The subduing of the serpent power of chaos is seen as part of the act of divine creation. But it is this same chaos that always threatens to retake its supremacy and swallow creation (thus, like the Ouroboros swallowing its own tail, its own flesh). Perhaps this is what was alluded to in the story of Adam and Eve’s expulsion from the Garden of Eden, when God foretold that their descendants would crush the head of the serpent with their feet, but that it would nonetheless bruise their heels.
This image of creation being swallowed by the Dragon is a symbol of apocalyptic death, but it is also a vehicle of passage, from the current age to that which is in statu nascendi, and perhaps, from the present mode of existence to a higher one. Both Mircea Eliade and Joseph Campbell have made note of the huge number of myths from throughout the world that involve a hero, like Jonah, being swallowed by a large animal and emerging several days later, having undergone a transformation while inside. Moreover, the way both Eliade and Campbell saw it, the world outside transforms as well, and the hero is literally reborn into a new cosmos. Campbell sees this as the mode of transportation in the Hero’s Journey from our world to the metaphysical Otherworld. Eliade saw it, similarly, as a symbol of initiation into a higher sphere of existence. He made note of numerous primitive puberty rituals and secret society initiations that involve the symbolic death and rebirth of the candidate, particularly those in which he is metaphorically eaten by a monster.
As Eliade points out, temples in ancient times usually included an opening at the top or other symbolic “gateway to Heaven” that connected it to the realm of the gods, permitting the soul’s escapes to the transcendent reality beyond.
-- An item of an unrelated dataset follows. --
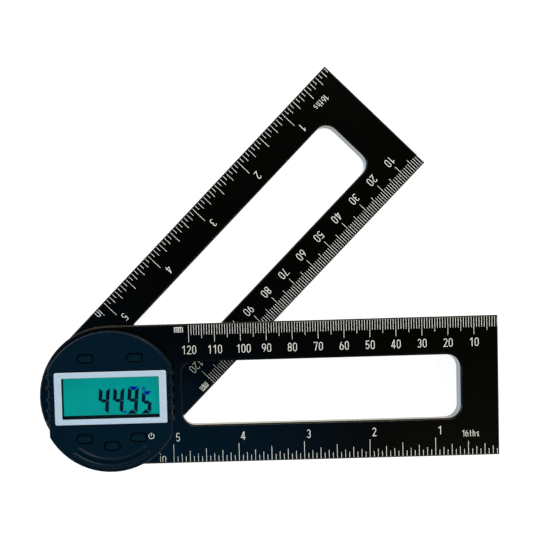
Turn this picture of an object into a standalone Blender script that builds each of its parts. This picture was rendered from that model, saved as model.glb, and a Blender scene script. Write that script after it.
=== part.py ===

As he writes:
… All forms of cosmos – universe, temple, house, human body – have an ‘opening’ above. … the opening makes possible passage from one mode of being to another, from one existential situation to another. … it may be said that human existence attains completion through a series of ‘passage rites,’ in short, by successive initiations.
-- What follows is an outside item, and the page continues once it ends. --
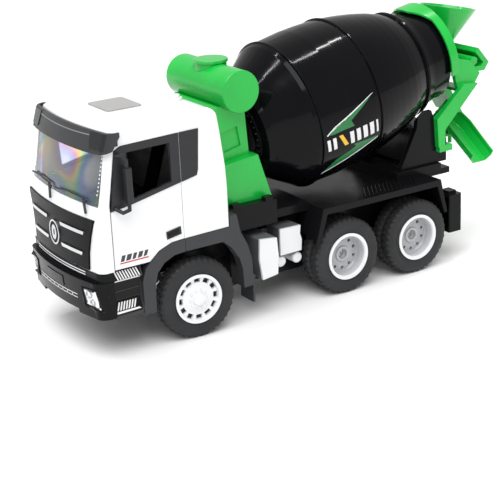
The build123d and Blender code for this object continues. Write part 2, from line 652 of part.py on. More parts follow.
def make_discharge_frame():
    """Green legs, the cross channel behind the drum and the trough down to the chute."""
    leg = side_plate([(-289, 112), (-287, 140), (-321, 170), (-338, 168), (-297, 128.5), (-297, 112)],
                     41, 46.5)
    foot = block((-306, -290), (41, 46.5), (107, 113))
    cheek = side_plate([(-318, 194), (-312, 180), (-318, 163), (-338, 166), (-345, 176), (-333, 190)], 36.5, 41)
    cheek -= turned_on_drum([(0, 100), (54, 100), (54, 178.05), (0, 178.05)])
    side = leg + foot + cheek
    bridge = block((-336, -322), (-41, 41), (160, 163))
    trough = side_plate([(-319, 166), (-320, 160), (-338, 132.6), (-345, 132.6), (-333, 152), (-326, 166)], -16, 16)
    trough -= side_plate([(-322, 170), (-323.5, 160), (-341, 131), (-350, 131), (-336, 152), (-329, 170)],
                         -13.5, 13.5)
    bar = block((-306, -303.1), (-46.5, 46.5), (107, 113))
    arm = block((-347, -303.1), (-7, 7), ARM_Z) + rod_z(CHUTE_X, 0, 6, ARM_Z[0] - 1, ARM_Z[1] + 0.8)
    frame = side + other_side(side) + make_cross_channel() + bridge + trough + bar + arm
    for sign in (-1, 1):
        frame += block((-306, -303.1), (sign * 16 - 2, sign * 16 + 2), (107, 132))
        frame += side_plate([(-306, 128), (-306, 133), (-326, 148), (-330, 144)], sign * 16 - 2, sign * 16 + 2)
    return frame - rod_z(CHUTE_X, 0, CHUTE_PIN_R + 0.09, 100, 125)


def make_cross_channel():
    """U-shaped channel lying across the truck, with a roller bar in it."""
    outline = [(-315.5, 192), (-330, 177), (-355, 176.5), (-360.5, 184), (-347, 199.5), (-343.2, 195.8)]
    outline += [(-353.5, 184.5), (-351, 181.5), (-333, 182), (-319.5, 195.5)]
    channel = side_plate(outline, -36.5, 36.5) - block((-336, -310), (-17, 17), (170, 200))
    bar = rod_y(-341.5, 187.5, 4.2, -36.5, 36.5)
    walls = side_plate([(-352, 181), (-333, 181), (-338, 192), (-346, 192)], -2, 2)
    return channel + bar + walls


def make_chute():
    """Open chute swung to the truck's left, on a vertical pin."""
    stations = [(-9.0, 127.0, 13.5), (12.0, 116.0, 14.5), (30.0, 103.5, 14.0), (47.0, 92.0, 13.5)]
    outer = []
    inner = []
    for y, z, half in stations:
        place = Plane(origin=(CHUTE_X, y, z), x_dir=(1, 0, 0), z_dir=(0, 0.86, -0.51))
        outer.append(place * chute_outline(half, 12.0))
        inner.append(place * Pos(0, -1.6) * chute_outline(half - 1.6, 12.0))
    collar = rod_z(CHUTE_X, 0, 4.2, ARM_Z[1] + 1.0, 120)
    channel = loft(outer, ruled=True) + collar - loft(inner, ruled=True)
    return channel + rod_z(CHUTE_X, 0, CHUTE_PIN_R, 98, ARM_Z[1] + 2)


def chute_outline(half, depth):
    """U-shaped section, open side towards local -Y."""
    line = Polyline((-half, -depth / 2), (-half, 0), (-half * 0.62, depth / 2), (half * 0.62, depth / 2),
                    (half, 0), (half, -depth / 2), close=True)
    return make_face(line)


# ---- wheels, axles, steering ---------------------------------------------------------
def tyre_profile(width, outer_r, bore_r):
    """Half-section of a tyre: rounded shoulders and two grooves in the tread."""
    half = width / 2
    return [(bore_r, -half + 2.0), (bore_r + 1.6, -half + 1.0), (outer_r - 7, -half), (outer_r - 3, -half + 0.5),
            (outer_r - 0.9, -half + 1.8), (outer_r, -half + 3.4), (outer_r, -1.9), (outer_r - 1.2, -1.9),
            (outer_r - 1.2, -0.9), (outer_r, -0.9), (outer_r, 0.9), (outer_r - 1.2, 0.9), (outer_r - 1.2, 1.9),
            (outer_r, 1.9), (outer_r, half - 3.4), (outer_r - 0.9, half - 1.8), (outer_r - 3, half - 0.5),
            (outer_r - 7, half), (bore_r + 1.6, half - 1.0), (bore_r, half - 2.0)]


def make_tyre(width):
    return turned(tyre_profile(width, TYRE_R, BEAD_R + 0.05))


def front_rim():
    """Front rim about Y, centred on the tyre: slotted disc with a bolted hub."""
    half = FRONT_TYRE_W / 2
    profile = [(RIM_LIP_R, half), (RIM_LIP_R, half - 0.9), (BEAD_R, half - 1.4), (BEAD_R, -half + 1.4),
               (BEAD_R - 1.8, -half + 1.4), (BEAD_R - 1.8, half - 5), (5.5, half - 5), (5.5, -2), (0, -2),
               (0, half + 0.4), (5.4, half + 0.4), (6.0, half - 1.2), (11.4, half - 1.6), (13.2, half - 2.4),
               (18.9, half - 2.4), (19.5, half)]
    rim = turned(profile)
    rim -= Pos(0, -2 + 5.5, 0) * Rot(90, 0, 0) * Cylinder(AXLE_R + RUNNING, 11.2)
    for i in range(12):
        slot = Pos(16.9, half - 3, 0) * Box(4.0, 8, 5.6)
        rim -= Rot(0, 30 * i, 0) * slot
    for i in range(10):
        nut = Pos(8.7, half - 1.2, 0) * Rot(90, 0, 0) * Cylinder(0.85, 1.8)
        rim += Rot(0, 36 * i, 0) * nut
    return rim


NAVE_DEPTH = 15.4           # from a rear rim's face to the bottom of its nave


def dual_rim():
    """Deep dished rim for a pair of twin tyres, outer face at y = 0, axle end sunk in its nave."""
    width = 2 * TWIN_TYRE_W + TWIN_GAP
    profile = [(RIM_LIP_R, 0), (RIM_LIP_R, -0.9), (BEAD_R, -1.4), (BEAD_R, -width + 1.4),
               (BEAD_R - 1.8, -width + 1.4), (BEAD_R - 1.8, -13), (7.6, -13), (7.6, -width + 4),
               (AXLE_R, -width + 4), (AXLE_R, -NAVE_DEPTH), (4.4, -NAVE_DEPTH), (4.9, -9.2), (7.2, -9.2), (7.8, -10.6),
               (16.4, -10.8), (17.4, -9.6), (18.9, -1.4), (19.5, 0)]
    rim = turned(profile)
    for i in range(10):
        hole = Pos(13.9, -11, 0) * Rot(90, 0, 0) * Cylinder(1.55, 6)
        rim -= Rot(0, 36 * i + 18, 0) * hole
    return rim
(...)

This brings to mind the term “End of the World” and the realization that this could be a description of both a time and a place, the location being the portal that leads to the Otherworld. In John’s Revelation, Heaven is seen as coming to Earth, specifically in the form of a cube – sacred space. It also beings to mind the fact that the Christian concept of the “Rapture” involves the very ancient concept of sacred “rape.” Both words are etymologically related and imply being “taken away” by insurmountable force, like when Zeus raped Europa.
To me this just means that you are along for the ride back through chaos and beyond to the Otherworld whether you like it or not. In legends, the hero is often given an object, what alchemists often called the “Magnet of the Wise” or “Compass of the Wise,” that would lead him on his journey to the Otherworld. Like a magic lodestone, it was magnetically attracted to the cosmic center, and could guide the hero’s ship effortlessly through the mystic doorway.
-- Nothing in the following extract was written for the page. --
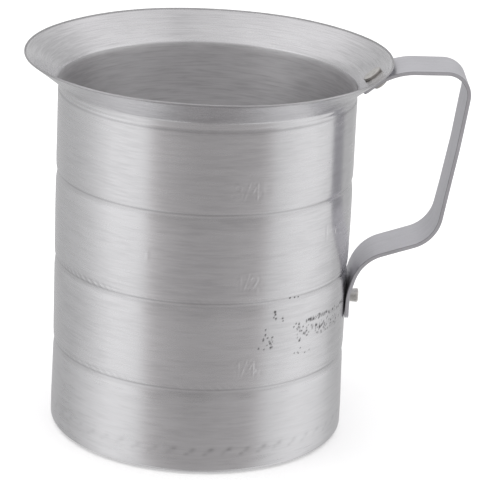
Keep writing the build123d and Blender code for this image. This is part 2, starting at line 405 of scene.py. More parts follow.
def refine(test, cuts):
    """Splits the outer wall's faces where test(phi, z) holds, so marks are real shape."""
    edges = set()
    for f in bm.faces:
        c = f.calc_center_median() * 1000
        r = math.hypot(c.x, c.y)
        if r > 63.3 and 3 < c.z < 149 and f.normal.dot(Vector((c.x, c.y, 0)).normalized()) > 0.5:
            if test(math.atan2(c.y, c.x), c.z):
                edges.update(f.edges)
    bmesh.ops.subdivide_edges(bm, edges=list(edges), cuts=cuts, use_grid_fill=True)


def in_zone(phi, z):
    p = math.degrees(phi)
    if -68 < p < -14 and 49 < z < 68:
        return True
    if -66.5 < p < -47 and 68 <= z < 78:
        return True
    for _, p0, z0, s in MARKS:
        if abs(angdist(phi, p0)) < 0.125 and z0 - 1.2 < z < z0 + s + 1.2:
            return True
    if abs(angdist(phi, math.radians(-27.3))) < 0.06 and abs(z - 99.7) < 3:
        return True
    if abs(angdist(phi, math.radians(-36))) < 0.04 and abs(z - 100.8) < 4.5:
        return True
    return False


def in_zone2(phi, z):
    p = math.degrees(phi)
    if p < -15 and (abs(z - 38.6) < 3.2 or abs(z - 77.0) < 3.2):
        return True
    if abs(z - 11) < 3.6:
        return True
    if abs(angdist(phi, math.radians(-115.8))) < 0.12 and abs(z - 95.6) < 4:
        return True
    return abs(p + 122.8) < 2 and abs(z - 69.6) < 2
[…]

So perhaps we are all strapped into a cosmic ship, journeying through the ages on our way to oblivion. What, then, are we to make of the symbolism of the widely-popular belief that December 23, 2012 will be “the end of the world,” or the start of a new paradigm of some sort? Many ancient societies saw the world as cycling through much longer cycles of decay, death, and rebirth in addition to the yearly cycle. The Greeks, Romans and Indians all had traditions pertaining to a mega-cycle of the ages of man, in which mankind passed through every-increasing stages of degeneracy.
The cycle begins with a Golden Age in which man is essentially at one with the gods. At the end of each age, there is an apocalyptic even that destroys the present race of mankind and initiates the birth of a new, less evolved race. Each of these ages is likened to a metal, in ever-lessening nobility. The present age is the “Iron Age,” or what the Indians called the “Kali Yuga.” Ours is a violent race, and this short-lived era is marked by chaos. It ends in mass destruction, followed by the rebirth of a new Golden Age.
According to many New Agers, the end of the Mayan calendar will mark the beginning of a dimensional shift that will affect the entire planet, allowing us access to formerly hidden dimensions. I have even heard it said that a “portal” or dimensional doorway will open up and take us all in. Some think that our perception and reckoning of time will shift as well.
Surrender to The Void
Perhaps indeed we will be swallowed up into sacred time. But while the soothsayers are busy trying to prognosticate, as they always do before the beginning of a new cycle, a better move might be to try to map out the kind of world we wish to be reborn into. It could be that the best thing about plunging everything into chaos is that, like the alchemists with their prima materia, will enable us to turn that which is not valued into the purest gold. According to Eliade, ancient man’s conception of sacred time was one that involved the possibility of retro-causality. In other worlds, the past can literally be unmade and remade. They really, truly believed that time was starting over again with each new cycle, and that the past did not exist. As he wrote in The Sacred and the Profane:
By its very nature sacred time is reversible…
Also, in Cosmos and History:
… Every construction is an absolute beginning; that it, it tends to restore the initial instant, the plenitude of a present that contains no trace of history.
This is interesting, because while men throughout history have always performed divination rituals at the start of a new year or era, they have also performed rites to try to influence the outcome themselves. For instance, the Babylonians performed a ritual called the “fixing of the fates” for this very purpose. These days we attempt to influence the coming year with “resolutions,” but these are just personal goals regarding our personal behavior. What if our resolution was to live in a new world?
Is it possible to make this happen? Perhaps. But it would involve a total surrender to the forces of renewal. We would have to stop accepting the past as the determinant of the future. We are not doomed to recreate it, if we can learn to let go of the chains of our own brutal history. This is what keeps us from moving on, but it is also what’s killing us, and thus forcing the issue. When the world is reduced to its essence, only then can we reform it according to the object of our desires. As Eliade writes:
Any form, whatever, by the mere fact that it exists as such and endures, be necessarily loses vigor; it must be reabsorbed into the formless, if only for an instant; it must be restored to the primordial unity from which it issued; in other words, it must return to chaos.